A few days later, Hedlund called. “I’m interviewing someone in this crazy little production weird office, and my cell phone rings,” Heckler said. “He said, ‘Sorry, I’ve been on this motorcycle ride through the hills of Tuscany, I’m finally sitting under an olive tree with a glass of Chianti.’ And I said, ‘I’m having a very different experience.'”

By the end of the call, he was on board. “I always thought with Garrett, he’s underestimated,” he said. “In a day and age where everybody wants to play it safe, he came in here and did some crazy stuff. There are moments in the movie, I swear to God, that aren’t Garrett at all, it’s Mike Burden.”

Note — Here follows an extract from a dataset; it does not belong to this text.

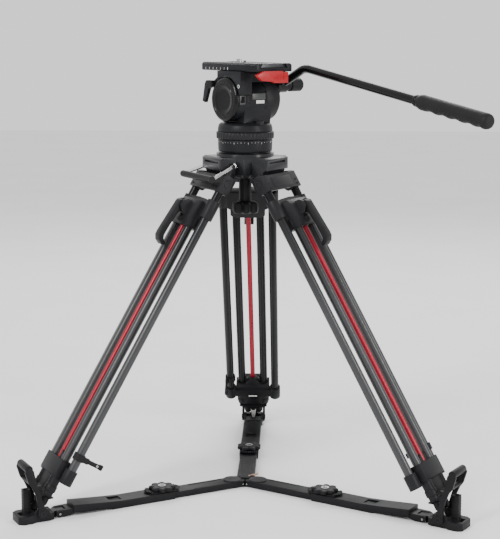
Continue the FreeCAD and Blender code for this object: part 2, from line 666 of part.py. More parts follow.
# --------------------------------------------------------------------------- ground spreader
def spreader_base(tag, frame):
    """The floor shoe: a pocket for the foot, ears for the clamp, a tongue and a rubber post."""
    shoe = slab(f"shoe_{tag}", "XY", [
        (397, -17), (404, -20.3), (432, -20.3), (440, -23.5), (455, -23.5), ("base_end", -17), ("base_end", 17),
        (455, 23.5), (440, 23.5), (432, 20.3), (404, 20.3), (397, 17)], 0, "base_height")
    cheeks = slab(f"shoe_cheeks_{tag}", "XZ", [
        (404, 12), (408, 21), (414, 25), (426, 25), (433, 20), (438, 12)], -20.3, 20.3)
    tongue = box(f"tongue_{tag}", (374, 400), (-8.6, 8.6), (1.5, 12.5))
    pocket = slab(f"foot_pocket_{tag}", "XZ", [
        (396, 30), (399, 13.2), (434, 13.2), (434, 30)], -16.2, 16.2)
    seat = ball(f"spike_seat_{tag}", 3.4, ("ankle_reach", 0, "ankle_level"))
    outer_slot = box(f"post_slot_{tag}", (448, 458.5), (-9, 9), (3, 20))
    body = join(f"shoe_all_{tag}", [shoe, cheeks, tongue])
    cut = doc.addObject("Part::Cut", f"shoe_cut_{tag}")
    cut.Base = body
    cut.Tool = join(f"shoe_holes_{tag}", [pocket, seat, outer_slot])
    post = box(f"rubber_post_{tag}", (437.5, 450), (-6.5, 6.5), (3, 59))
    axle = rod(f"clamp_axle_left_{tag}", 3, ("ankle_reach", 19, "ankle_level"), 7, "Y")
    axle_far = rod(f"clamp_axle_right_{tag}", 3, ("ankle_reach", -26, "ankle_level"), 7, "Y")
    arm_pin = rod(f"arm_pin_{tag}", 2.5, ("arm_pin_reach", -16.5, 7), 33, "Y")
    node(f"spreader_base_{tag}", [cut, post, axle, axle_far, arm_pin], frame=frame)


def foot_clamp(tag, frame):
    """A leaning bail: two arms on the shoe's axles, a top bar, a lower bar and two noses."""
    solids = []
    for side, low, high in (("left", -25.4, -20.7), ("right", 20.7, 25.4)):
        solids += [
            slab(f"clamp_arm_{side}_{tag}", "XZ", [
                (412, 17), (416.5, 26), (423.5, 50), (430.5, 72), (436, 98), (442, 105.5), (449, 104), (452, 96),
                (446, 76), (439, 66), (432, 50), (429, 26), (428, 15)], low, high),
            rod(f"clamp_eye_{side}_{tag}", 9, ("ankle_reach", low, "ankle_level"), 4.7, "Y"),
            slab(f"clamp_nose_{side}_{tag}", "XZ", [
                (428, 60), (432, 68), (422, 70), (420.5, 66)], low, high)]
    solids += [
        rod(f"clamp_top_bar_{tag}", 7, (444, -23.5, 101), 47, "Y"),
        rod(f"clamp_low_bar_{tag}", 4, (440, -23.5, 74.5), 47, "Y")]
    holes = [rod(f"clamp_eye_hole_{tag}", "3 + fit", ("ankle_reach", -40, "ankle_level"), 80, "Y")]
    node(f"foot_clamp_{tag}", solids, holes, frame)


def arm_outer(tag, frame):
    """The sleeve: a long channel with a window, rising to the forked end at the shoe."""
    sleeve = slab(f"sleeve_{tag}", "XZ", [
        ("sleeve_start", 0), ("sleeve_start", "arm_top"), (262, "arm_top"), (300, 16.5), ("sleeve_end", 21),
        ("sleeve_end", 8), (345, 4.5), (292, 3), (284, 0)], "-arm_half_width", "arm_half_width")
    fork = slab(f"fork_{tag}", "XZ", [
        (352, 8), (352, 14), (364, 14), (386, 13.5), (391, 11), (392.5, 7), (390, 2.5), (384, 1), (366, 2)],
        -15.8, 15.8)
    holes = [
        box(f"wide_cavity_{tag}", (150, 224), ("-bar_half_width - 0.3", "bar_half_width + 0.3"),
            ("bar_bottom - 0.3", "bar_top + 0.3")),
        box(f"narrow_cavity_{tag}", (150, 352), (-14.3, 14.3), (6.2, 12.6)),
        box(f"window_{tag}", (263, 287), (-10, 10), (11, 30)),
        box(f"fork_gap_{tag}", (372, 400), (-9, 9), (-1, 20)),
        rod(f"fork_pin_hole_{tag}", "2.5 + fit", ("arm_pin_reach", -30, 7), 60, "Y")]
    node(f"arm_outer_{tag}", [sleeve, fork], holes, frame)


def arm_knob(tag, frame):
    """A saddle on the sleeve with a lobed clamp knob."""
    saddle = box(f"saddle_plate_{tag}", (150, 206), (-16, 16), ("arm_top + 0.3", 17))
    core = rod(f"knob_core_{tag}", 20, ("knob_place", 0, 16.5), 11.5)
    solids = [saddle, core]
    for index in range(8):
        turn = math.radians(45 * index)
        across = f"knob_place + {18.6 * math.cos(turn):.4f}"
        solids.append(rod(f"knob_lobe_{index}_{tag}", "knob_radius - 18.6",
                          (across, 18.6 * math.sin(turn), 17.5), 9))
    node(f"arm_knob_{tag}", solids, frame=frame)


def arm_inner(tag, frame):
    """The inner bar: mitred at the hub, wide to the sleeve and slim inside it."""
    bar = slab(f"inner_bar_{tag}", "XY", [
        (1.2, 0), (10.8, "bar_half_width"), (157.5, "bar_half_width"), (157.5, "-bar_half_width"),
        (10.8, "-bar_half_width")], "bar_bottom", "bar_top")
    tail = box(f"inner_tail_{tag}", (150, 299), (-14, 14), (6.5, 12.3))
    node(f"arm_inner_{tag}", [bar, tail], [rod(f"hub_hole_{tag}", 4.6, (0, 0, -1), 20)], frame)


def hub():
    """A floor plate, a centre pin and a cap that hold the three inner bars."""
    solids = [
        turned("hub_plate", [(0, 0), (20, 0), (20, 0.9), (0, 0.9)]),
        rod("hub_pin", 3.5, (0, 0, 0), 14),
        turned("hub_cap", [(0, 12.9), (9.5, 12.9), (9.5, 14), (7, 15.4), (0, 15.4)])]
    node("spreader_hub", solids)


# --------------------------------------------------------------------------- assembly
crown()
leg_hinge_pins()
carry_handle()
for build in (bowl_base, tie_down_knob, pan_drag_ring, head_body, tilt_drag_ring, tilt_brake_lever, tilt_cradle,
              platform, slide_plate, plate_lock_lever, camera_screw, rosette_knob, pan_bar, pan_grip):
    build()
for leg in range(3):
    for build in (leg_shoulder, upper_tubes, lower_bracket, slide_bracket, lock_lever, mid_tubes, release_rod,
                  mid_clamp, foot):
        build(leg + 1, leg_frame(leg))
    for build in (spreader_base, foot_clamp, arm_outer, arm_knob, arm_inner):
        build(leg + 1, arm_frame(leg))
hub()

doc.recompute()
faulty = [thing.Label for thing in doc.Objects if "Invalid" in thing.State or "Error" in thing.State]
faulty += [part.Label for part in nodes if part.Shape.isNull() or not part.Shape.isValid()]
if faulty:
    raise RuntimeError(f"not built: {faulty}")
for part in nodes:
    part.Shape.exportStep(f"parts/{part.Label}.step")
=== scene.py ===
import json
import math

import bmesh
import bpy
from mathutils import Matrix, Vector


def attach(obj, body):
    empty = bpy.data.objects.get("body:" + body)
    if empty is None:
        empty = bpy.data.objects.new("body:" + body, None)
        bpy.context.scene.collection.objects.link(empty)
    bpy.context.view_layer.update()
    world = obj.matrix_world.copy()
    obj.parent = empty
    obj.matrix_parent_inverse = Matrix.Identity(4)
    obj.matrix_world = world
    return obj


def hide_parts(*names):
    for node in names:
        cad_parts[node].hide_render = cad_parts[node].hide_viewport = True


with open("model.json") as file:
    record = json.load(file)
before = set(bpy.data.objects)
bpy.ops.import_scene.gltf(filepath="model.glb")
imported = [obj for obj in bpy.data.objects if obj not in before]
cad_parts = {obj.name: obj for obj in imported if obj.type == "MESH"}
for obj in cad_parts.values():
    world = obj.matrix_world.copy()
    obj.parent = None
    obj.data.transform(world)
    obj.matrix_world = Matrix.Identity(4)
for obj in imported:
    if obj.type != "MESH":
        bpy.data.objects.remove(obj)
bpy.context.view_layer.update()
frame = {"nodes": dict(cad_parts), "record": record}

# Driving sizes, in millimetres and degrees. MM turns them into the frame's metres.
MM = 0.001
LEGS = (1, 2, 3)
LEG_AZIMUTHS = (90.0, 210.0, 330.0)
LEG_HINGE = (64.7, 0, 592.2)
LEAN = math.radians(31.4)
OUTER_HALF_PITCH = 48.3
INNER_HALF_PITCH = 23.7
INNER_PLANE = 15
HEAD_AZIMUTH = -51.0
DRUM_LEVEL = 745
BASE_TOP = 671.1
HUB_LEVEL = 769
HUB_FORWARD = 12
ARM_KNOB = 177
ARM_TOP = 12.4
PLATE_EDGE = 39.6
PANEL_FACE = 42.0
BAIL_PIN = (48, 42.9, 623.9)
BAIL_END = (98, 61.7, 604.9)
BAR_ROOT = (84, 75, 803)
BAR_TIP = (538, 75, 731.4)
GRIP_DEPTH = 152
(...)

Both Heckler and Brenner said they’ve been heartened by the response to the film. “It’s inexplicable why this movie isn’t out there,” Heckler said. “I’ve traveled the country [with it], I’ve seen different people watch the movie. I’ve been in the room. We screened it the other day for the Reverend Kennedy and his congregation, and this young girl came out and she was crying, and the Reverend Kennedy said, ‘Why are you crying?’ And she said, ‘I had no idea you had to go through this.'”

Heckler’s professional aspirations remains intertwined with the fallout of “Burden.” He’s currently working on a handful of new projects, including “Damage Done,” a film about the opioid crisis that was partially inspired by a conversation he had with a local sheriff while scouting “Burden” locations in Georgia. He’s hacking away at another “more mainstream” feature with fellow actor-director Peter Berg.

“I’m old enough now to know that I don’t have that many bullets in the gun, and if I’m going to stay in the movie business and do movies, I want to affect change,” he said. “I want to make movies about things that matter, and that is a difficult road these days in cinema. It can be done, but it ain’t easy.”

101 Studios will release “Burden” in limited release on Friday, February 28.